### Recorded information
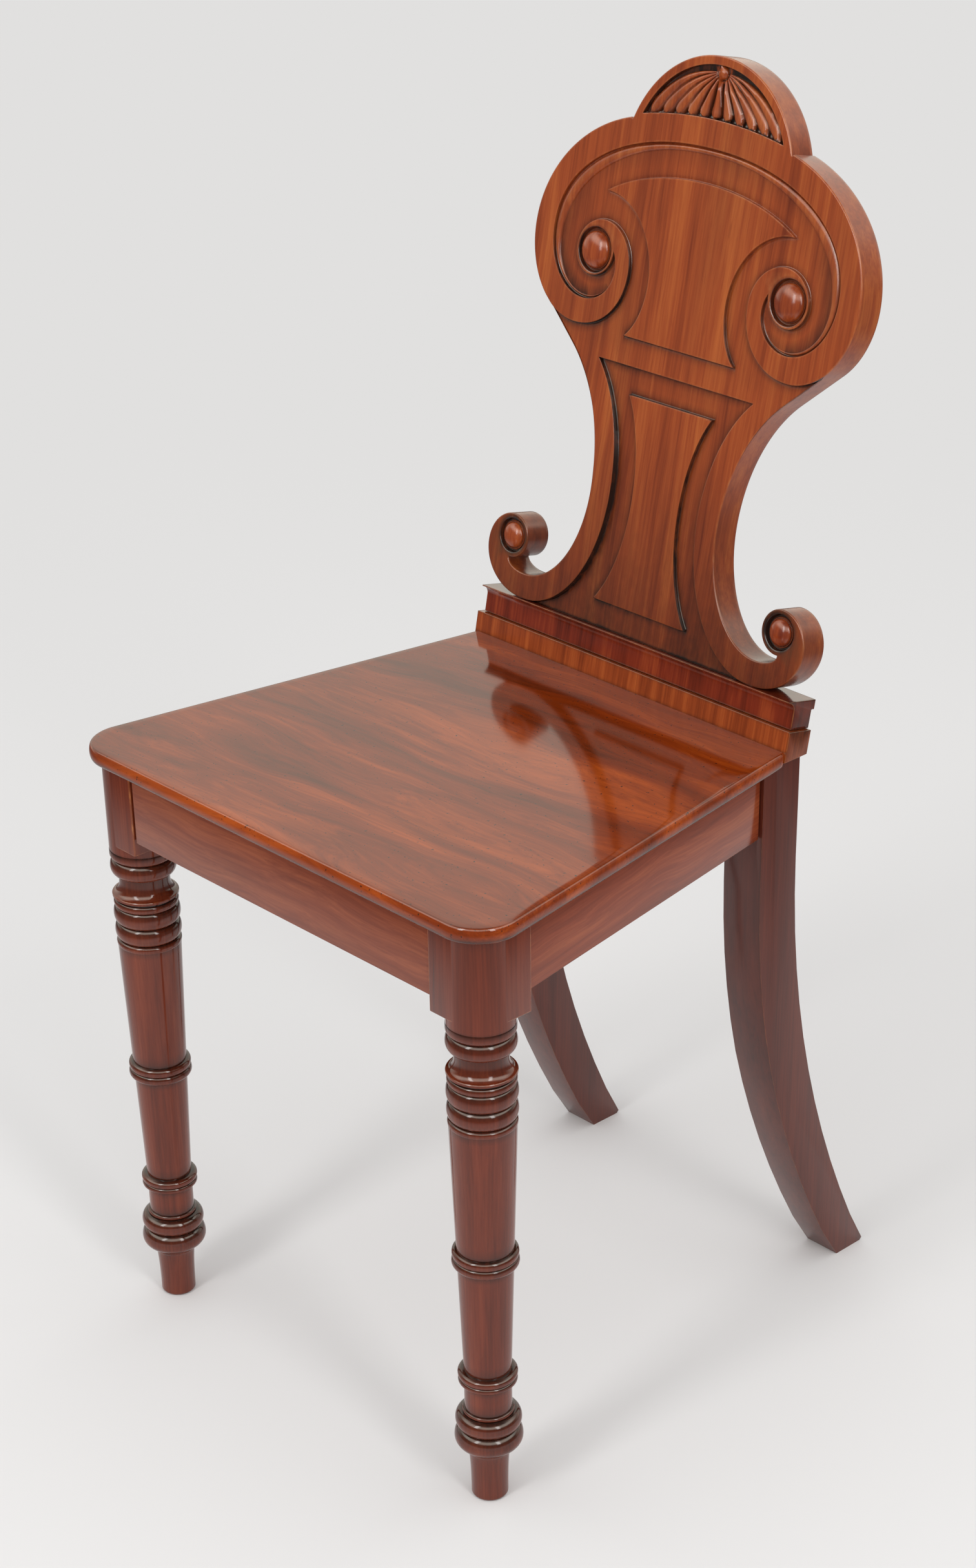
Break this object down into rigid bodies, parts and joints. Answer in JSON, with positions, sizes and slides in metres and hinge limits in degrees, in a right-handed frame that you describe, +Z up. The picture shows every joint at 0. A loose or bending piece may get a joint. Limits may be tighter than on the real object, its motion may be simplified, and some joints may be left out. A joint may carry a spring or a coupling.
{
  "type": "hall chair",
  "caption": "Mahogany hall chair with a plank seat, ring-turned front legs, swept rear legs and a raked scroll back carved in relief with a fan of reeds and volutes.",
  "frame": {"origin": "middle of the bounding box on the floor, under the seat", "axes": "+Z up, -Y towards the way a sitter faces, +X to the right of the picture, seen from the front"},
  "size_m": [0.4, 0.442, 0.8571],
  "materials": {
    "seat": "french polished mahogany, high gloss",
    "back": "french polished carved mahogany",
    "plinth": "french polished mahogany",
    "frame": "polished mahogany",
    "legs": "french polished turned mahogany",
    "deal": "bare sawn softwood",
    "iron": "dark filed iron"
  },
  "bodies": {
    "root": {"seat_board": "seat", "front_rail": "frame", "right_side_rail": "frame", "left_side_rail": "frame", "back_rail": "frame", "right_front_leg": "legs", "left_front_leg": "legs", "right_rear_leg": "legs", "left_rear_leg": "legs", "lower_plinth": "plinth", "upper_plinth": "plinth", "back_board": "back", "upper_left_boss": "back", "upper_right_boss": "back", "lower_left_boss": "back", "lower_right_boss": "back", "left_back_dowel": "deal", "right_back_dowel": "deal", "left_front_glue_block": "deal", "right_front_glue_block": "deal", "left_rear_glue_block": "deal", "right_rear_glue_block": "deal", "front_seat_screw_left": "iron", "front_seat_screw_right": "iron", "left_seat_screw_1": "iron", "left_seat_screw_2": "iron", "right_seat_screw_1": "iron", "right_seat_screw_2": "iron", "left_back_screw": "iron", "right_back_screw": "iron"}
  },
  "joints": []
}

### Exercise objective
Extract the listing in its entirety, matching it exactly.

### Response to this task
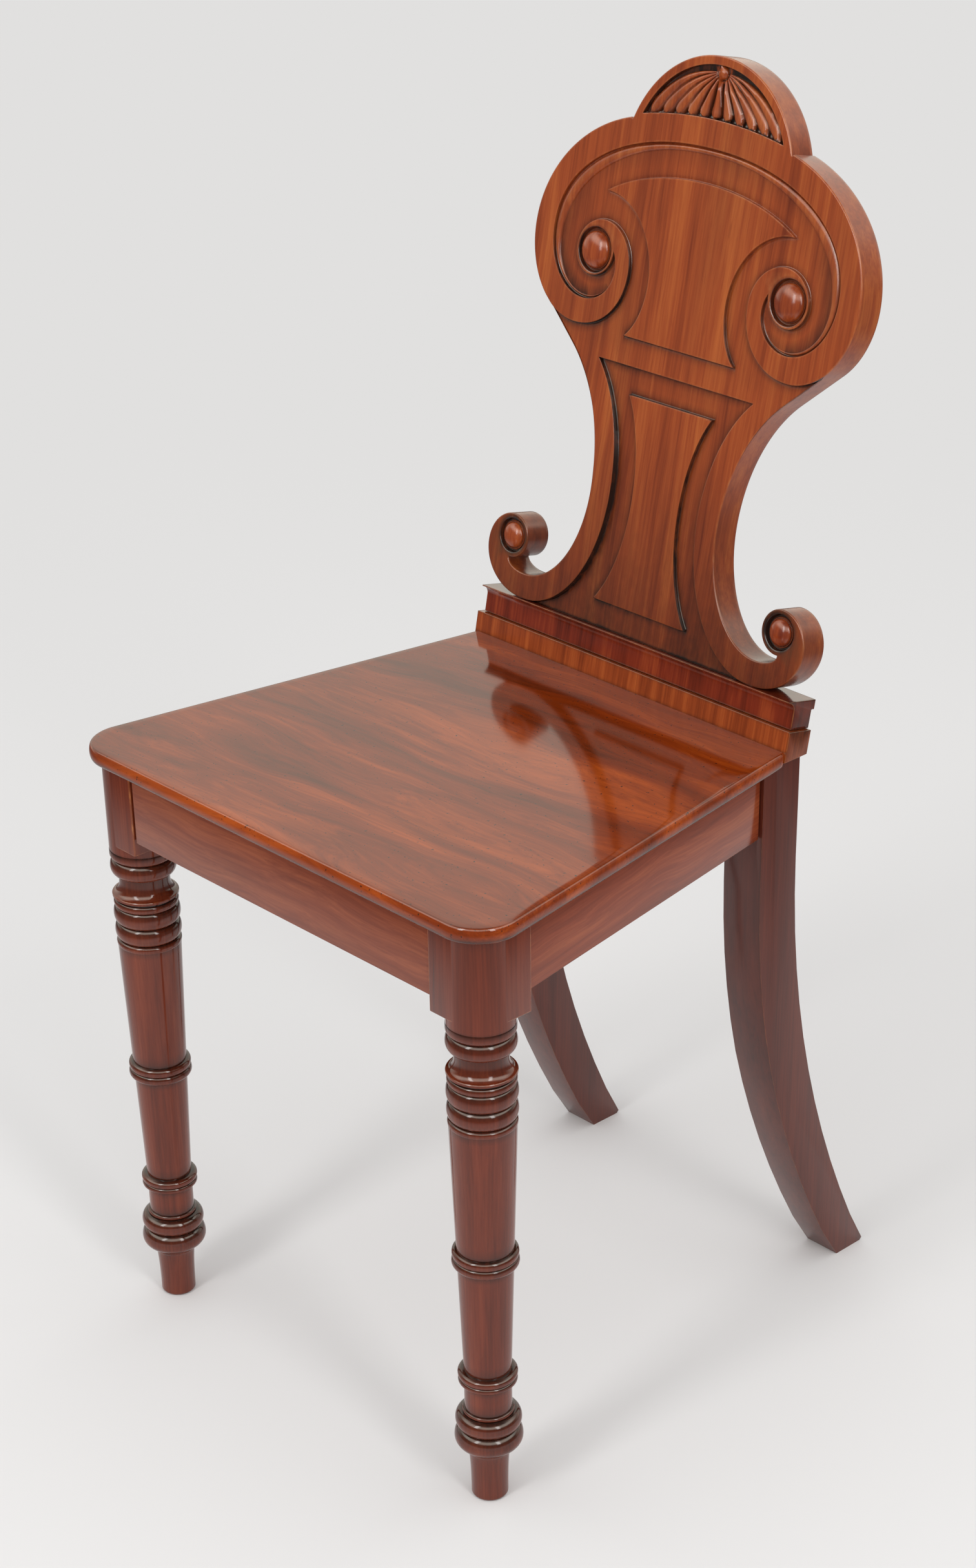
Break this object down into rigid bodies, parts and joints. Answer in JSON, with positions, sizes and slides in metres and hinge limits in degrees, in a right-handed frame that you describe, +Z up. The picture shows every joint at 0. A loose or bending piece may get a joint. Limits may be tighter than on the real object, its motion may be simplified, and some joints may be left out. A joint may carry a spring or a coupling.
{
  "type": "hall chair",
  "caption": "Mahogany hall chair with a plank seat, ring-turned front legs, swept rear legs and a raked scroll back carved in relief with a fan of reeds and volutes.",
  "frame": {"origin": "middle of the bounding box on the floor, under the seat", "axes": "+Z up, -Y towards the way a sitter faces, +X to the right of the picture, seen from the front"},
  "size_m": [0.4, 0.442, 0.8571],
  "materials": {
    "seat": "french polished mahogany, high gloss",
    "back": "french polished carved mahogany",
    "plinth": "french polished mahogany",
    "frame": "polished mahogany",
    "legs": "french polished turned mahogany",
    "deal": "bare sawn softwood",
    "iron": "dark filed iron"
  },
  "bodies": {
    "root": {"seat_board": "seat", "front_rail": "frame", "right_side_rail": "frame", "left_side_rail": "frame", "back_rail": "frame", "right_front_leg": "legs", "left_front_leg": "legs", "right_rear_leg": "legs", "left_rear_leg": "legs", "lower_plinth": "plinth", "upper_plinth": "plinth", "back_board": "back", "upper_left_boss": "back", "upper_right_boss": "back", "lower_left_boss": "back", "lower_right_boss": "back", "left_back_dowel": "deal", "right_back_dowel": "deal", "left_front_glue_block": "deal", "right_front_glue_block": "deal", "left_rear_glue_block": "deal", "right_rear_glue_block": "deal", "front_seat_screw_left": "iron", "front_seat_screw_right": "iron", "left_seat_screw_1": "iron", "left_seat_screw_2": "iron", "right_seat_screw_1": "iron", "right_seat_screw_2": "iron", "left_back_screw": "iron", "right_back_screw": "iron"}
  },
  "joints": []
}